> WHAT TO PRODUCE
Starting with the line that contains "const block = new THREE.Group();" and stopping after the line that contains "obj.matrix_parent_inverse = Matrix.Identity(4)", output every line exactly as it stands.

> COLLECTED MATERIAL
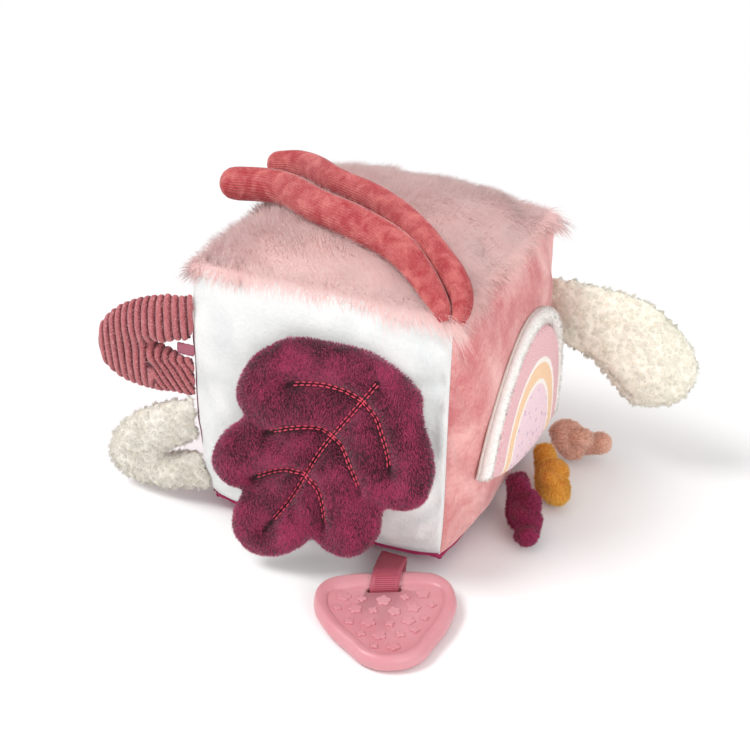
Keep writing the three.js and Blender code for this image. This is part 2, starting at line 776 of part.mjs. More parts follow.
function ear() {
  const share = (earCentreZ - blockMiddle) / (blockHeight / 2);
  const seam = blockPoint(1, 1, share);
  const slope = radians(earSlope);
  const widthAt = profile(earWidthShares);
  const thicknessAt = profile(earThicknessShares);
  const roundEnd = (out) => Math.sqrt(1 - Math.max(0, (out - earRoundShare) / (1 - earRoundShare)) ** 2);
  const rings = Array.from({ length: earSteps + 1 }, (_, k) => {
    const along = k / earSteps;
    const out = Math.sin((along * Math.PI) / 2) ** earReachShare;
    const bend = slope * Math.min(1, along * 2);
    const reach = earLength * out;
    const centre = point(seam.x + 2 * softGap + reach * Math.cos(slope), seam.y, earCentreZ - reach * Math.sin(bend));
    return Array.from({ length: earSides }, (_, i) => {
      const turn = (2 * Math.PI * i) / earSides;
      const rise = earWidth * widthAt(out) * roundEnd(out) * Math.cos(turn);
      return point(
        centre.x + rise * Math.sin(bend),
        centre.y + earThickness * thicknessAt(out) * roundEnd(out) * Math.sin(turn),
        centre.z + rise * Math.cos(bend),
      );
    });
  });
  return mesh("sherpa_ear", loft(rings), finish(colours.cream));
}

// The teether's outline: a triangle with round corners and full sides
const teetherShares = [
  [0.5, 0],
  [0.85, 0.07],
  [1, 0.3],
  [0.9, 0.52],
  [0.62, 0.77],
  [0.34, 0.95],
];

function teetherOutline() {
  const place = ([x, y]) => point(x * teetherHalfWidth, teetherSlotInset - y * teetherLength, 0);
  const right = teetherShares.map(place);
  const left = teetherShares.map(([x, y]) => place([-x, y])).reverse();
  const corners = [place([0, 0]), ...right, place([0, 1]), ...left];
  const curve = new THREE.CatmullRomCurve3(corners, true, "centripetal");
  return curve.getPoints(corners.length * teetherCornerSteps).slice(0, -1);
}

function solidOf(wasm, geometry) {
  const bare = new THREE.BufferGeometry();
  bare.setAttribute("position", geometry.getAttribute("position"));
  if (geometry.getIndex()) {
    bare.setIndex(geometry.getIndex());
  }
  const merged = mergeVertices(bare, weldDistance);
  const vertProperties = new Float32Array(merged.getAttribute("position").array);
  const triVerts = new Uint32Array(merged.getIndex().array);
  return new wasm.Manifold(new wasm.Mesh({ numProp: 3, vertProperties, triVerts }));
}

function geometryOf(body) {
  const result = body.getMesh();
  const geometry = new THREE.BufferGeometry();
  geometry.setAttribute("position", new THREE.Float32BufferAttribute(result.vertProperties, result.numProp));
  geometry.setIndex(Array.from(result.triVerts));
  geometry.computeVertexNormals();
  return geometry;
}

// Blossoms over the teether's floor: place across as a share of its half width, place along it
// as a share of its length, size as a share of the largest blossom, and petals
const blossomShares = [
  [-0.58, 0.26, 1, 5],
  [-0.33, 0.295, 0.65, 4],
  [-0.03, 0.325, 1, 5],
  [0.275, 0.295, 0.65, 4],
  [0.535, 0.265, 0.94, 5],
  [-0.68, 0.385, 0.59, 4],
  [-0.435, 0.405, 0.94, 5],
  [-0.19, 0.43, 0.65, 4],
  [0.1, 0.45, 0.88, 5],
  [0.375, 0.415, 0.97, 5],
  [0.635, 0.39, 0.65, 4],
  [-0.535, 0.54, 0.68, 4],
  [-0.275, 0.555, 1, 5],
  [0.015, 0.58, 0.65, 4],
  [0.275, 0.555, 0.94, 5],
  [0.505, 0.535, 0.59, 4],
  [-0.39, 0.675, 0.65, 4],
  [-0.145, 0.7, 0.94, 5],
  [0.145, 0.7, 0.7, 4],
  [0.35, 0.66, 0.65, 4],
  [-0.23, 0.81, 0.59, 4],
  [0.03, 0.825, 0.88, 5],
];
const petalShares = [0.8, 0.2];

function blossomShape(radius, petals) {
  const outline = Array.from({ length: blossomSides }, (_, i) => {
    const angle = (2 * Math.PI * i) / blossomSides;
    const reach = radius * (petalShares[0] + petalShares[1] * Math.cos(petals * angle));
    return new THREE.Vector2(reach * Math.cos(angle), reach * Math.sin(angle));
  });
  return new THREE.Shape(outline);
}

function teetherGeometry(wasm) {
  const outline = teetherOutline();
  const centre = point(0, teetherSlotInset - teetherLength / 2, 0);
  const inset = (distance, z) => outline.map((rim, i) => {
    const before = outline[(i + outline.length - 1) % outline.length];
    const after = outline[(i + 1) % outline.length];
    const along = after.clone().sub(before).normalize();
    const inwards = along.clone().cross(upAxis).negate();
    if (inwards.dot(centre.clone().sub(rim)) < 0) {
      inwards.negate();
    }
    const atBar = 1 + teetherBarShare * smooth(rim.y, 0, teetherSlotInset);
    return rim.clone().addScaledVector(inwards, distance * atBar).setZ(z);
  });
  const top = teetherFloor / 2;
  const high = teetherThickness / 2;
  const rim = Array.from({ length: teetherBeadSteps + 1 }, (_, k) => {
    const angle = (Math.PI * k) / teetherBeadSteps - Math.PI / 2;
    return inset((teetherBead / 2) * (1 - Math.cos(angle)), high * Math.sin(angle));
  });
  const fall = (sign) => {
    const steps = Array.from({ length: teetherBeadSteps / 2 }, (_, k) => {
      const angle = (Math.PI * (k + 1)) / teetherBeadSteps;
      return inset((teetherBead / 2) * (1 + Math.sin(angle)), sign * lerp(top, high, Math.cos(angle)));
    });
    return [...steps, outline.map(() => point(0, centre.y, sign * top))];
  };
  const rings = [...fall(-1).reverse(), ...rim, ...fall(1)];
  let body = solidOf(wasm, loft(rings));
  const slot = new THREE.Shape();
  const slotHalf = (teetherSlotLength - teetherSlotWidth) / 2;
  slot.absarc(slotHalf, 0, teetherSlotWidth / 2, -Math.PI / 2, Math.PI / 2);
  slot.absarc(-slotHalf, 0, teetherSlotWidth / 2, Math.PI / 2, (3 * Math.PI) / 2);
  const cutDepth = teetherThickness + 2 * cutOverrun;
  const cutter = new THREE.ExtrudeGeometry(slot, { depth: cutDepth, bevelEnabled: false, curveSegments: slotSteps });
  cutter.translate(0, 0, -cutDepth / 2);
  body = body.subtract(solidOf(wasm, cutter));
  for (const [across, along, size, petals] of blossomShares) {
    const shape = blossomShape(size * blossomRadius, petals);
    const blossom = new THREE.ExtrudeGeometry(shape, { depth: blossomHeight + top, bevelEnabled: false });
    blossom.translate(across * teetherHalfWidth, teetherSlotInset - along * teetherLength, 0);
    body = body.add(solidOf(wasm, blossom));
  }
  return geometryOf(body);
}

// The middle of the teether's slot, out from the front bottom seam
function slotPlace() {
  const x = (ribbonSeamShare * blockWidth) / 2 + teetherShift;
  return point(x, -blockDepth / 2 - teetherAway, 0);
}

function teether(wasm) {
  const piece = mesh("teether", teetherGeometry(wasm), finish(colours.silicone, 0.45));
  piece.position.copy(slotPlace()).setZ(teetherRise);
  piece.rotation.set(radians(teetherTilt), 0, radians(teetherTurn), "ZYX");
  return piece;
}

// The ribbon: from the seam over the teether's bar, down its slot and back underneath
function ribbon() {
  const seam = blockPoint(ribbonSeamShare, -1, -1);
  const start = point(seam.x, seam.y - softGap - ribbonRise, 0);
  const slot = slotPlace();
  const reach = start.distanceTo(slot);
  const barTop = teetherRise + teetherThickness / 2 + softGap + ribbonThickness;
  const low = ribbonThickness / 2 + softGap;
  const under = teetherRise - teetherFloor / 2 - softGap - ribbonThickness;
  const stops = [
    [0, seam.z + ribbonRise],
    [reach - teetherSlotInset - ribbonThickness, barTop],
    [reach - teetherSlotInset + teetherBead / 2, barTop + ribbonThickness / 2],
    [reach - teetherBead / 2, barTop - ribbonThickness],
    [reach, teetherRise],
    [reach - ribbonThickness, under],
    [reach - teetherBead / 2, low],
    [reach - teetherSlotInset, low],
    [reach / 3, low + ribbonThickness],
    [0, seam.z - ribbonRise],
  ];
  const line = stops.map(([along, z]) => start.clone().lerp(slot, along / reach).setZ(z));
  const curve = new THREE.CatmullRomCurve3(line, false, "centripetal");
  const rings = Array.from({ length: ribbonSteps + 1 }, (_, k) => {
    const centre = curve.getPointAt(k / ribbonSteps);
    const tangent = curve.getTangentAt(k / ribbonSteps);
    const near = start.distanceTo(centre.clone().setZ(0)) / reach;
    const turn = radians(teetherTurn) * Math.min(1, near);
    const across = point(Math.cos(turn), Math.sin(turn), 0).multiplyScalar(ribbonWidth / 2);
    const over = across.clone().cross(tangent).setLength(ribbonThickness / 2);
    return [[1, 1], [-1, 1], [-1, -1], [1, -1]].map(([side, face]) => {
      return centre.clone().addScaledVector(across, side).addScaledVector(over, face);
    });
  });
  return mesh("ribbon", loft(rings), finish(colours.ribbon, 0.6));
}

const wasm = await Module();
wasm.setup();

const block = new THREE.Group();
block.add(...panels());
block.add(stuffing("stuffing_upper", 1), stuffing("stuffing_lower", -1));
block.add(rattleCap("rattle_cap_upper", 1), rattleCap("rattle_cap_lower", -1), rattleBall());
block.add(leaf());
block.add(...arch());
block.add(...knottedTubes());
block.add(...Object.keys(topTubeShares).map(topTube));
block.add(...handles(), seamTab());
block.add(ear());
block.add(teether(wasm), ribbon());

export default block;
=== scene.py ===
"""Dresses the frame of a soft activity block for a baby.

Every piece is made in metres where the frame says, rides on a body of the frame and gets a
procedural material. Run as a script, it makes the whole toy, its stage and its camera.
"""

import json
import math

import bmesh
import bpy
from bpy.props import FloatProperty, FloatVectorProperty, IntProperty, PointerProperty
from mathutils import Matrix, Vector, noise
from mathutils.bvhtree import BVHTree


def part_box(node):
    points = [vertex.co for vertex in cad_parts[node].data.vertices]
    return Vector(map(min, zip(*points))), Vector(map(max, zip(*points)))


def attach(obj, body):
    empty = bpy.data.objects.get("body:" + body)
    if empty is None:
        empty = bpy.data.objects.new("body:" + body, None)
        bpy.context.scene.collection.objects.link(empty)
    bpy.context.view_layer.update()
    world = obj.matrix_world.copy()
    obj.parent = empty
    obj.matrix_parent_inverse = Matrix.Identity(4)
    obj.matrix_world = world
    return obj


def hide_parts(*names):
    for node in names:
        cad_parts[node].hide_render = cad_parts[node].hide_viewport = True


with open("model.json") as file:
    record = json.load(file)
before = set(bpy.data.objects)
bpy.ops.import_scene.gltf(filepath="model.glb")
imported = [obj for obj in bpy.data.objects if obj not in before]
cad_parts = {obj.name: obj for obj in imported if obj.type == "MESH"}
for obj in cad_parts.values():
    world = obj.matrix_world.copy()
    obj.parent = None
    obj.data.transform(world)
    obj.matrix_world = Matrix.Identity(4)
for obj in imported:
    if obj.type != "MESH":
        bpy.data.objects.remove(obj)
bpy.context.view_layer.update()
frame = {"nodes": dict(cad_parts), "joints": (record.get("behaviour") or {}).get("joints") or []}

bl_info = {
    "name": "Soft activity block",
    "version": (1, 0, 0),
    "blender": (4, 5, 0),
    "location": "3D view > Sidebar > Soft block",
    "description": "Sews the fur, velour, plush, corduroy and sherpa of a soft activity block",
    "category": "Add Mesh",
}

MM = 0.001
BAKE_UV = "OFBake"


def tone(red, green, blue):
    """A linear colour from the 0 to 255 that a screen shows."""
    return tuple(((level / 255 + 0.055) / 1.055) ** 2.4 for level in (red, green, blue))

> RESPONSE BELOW
const block = new THREE.Group();
block.add(...panels());
block.add(stuffing("stuffing_upper", 1), stuffing("stuffing_lower", -1));
block.add(rattleCap("rattle_cap_upper", 1), rattleCap("rattle_cap_lower", -1), rattleBall());
block.add(leaf());
block.add(...arch());
block.add(...knottedTubes());
block.add(...Object.keys(topTubeShares).map(topTube));
block.add(...handles(), seamTab());
block.add(ear());
block.add(teether(wasm), ribbon());

export default block;
=== scene.py ===
"""Dresses the frame of a soft activity block for a baby.

Every piece is made in metres where the frame says, rides on a body of the frame and gets a
procedural material. Run as a script, it makes the whole toy, its stage and its camera.
"""

import json
import math

import bmesh
import bpy
from bpy.props import FloatProperty, FloatVectorProperty, IntProperty, PointerProperty
from mathutils import Matrix, Vector, noise
from mathutils.bvhtree import BVHTree


def part_box(node):
    points = [vertex.co for vertex in cad_parts[node].data.vertices]
    return Vector(map(min, zip(*points))), Vector(map(max, zip(*points)))


def attach(obj, body):
    empty = bpy.data.objects.get("body:" + body)
    if empty is None:
        empty = bpy.data.objects.new("body:" + body, None)
        bpy.context.scene.collection.objects.link(empty)
    bpy.context.view_layer.update()
    world = obj.matrix_world.copy()
    obj.parent = empty
    obj.matrix_parent_inverse = Matrix.Identity(4)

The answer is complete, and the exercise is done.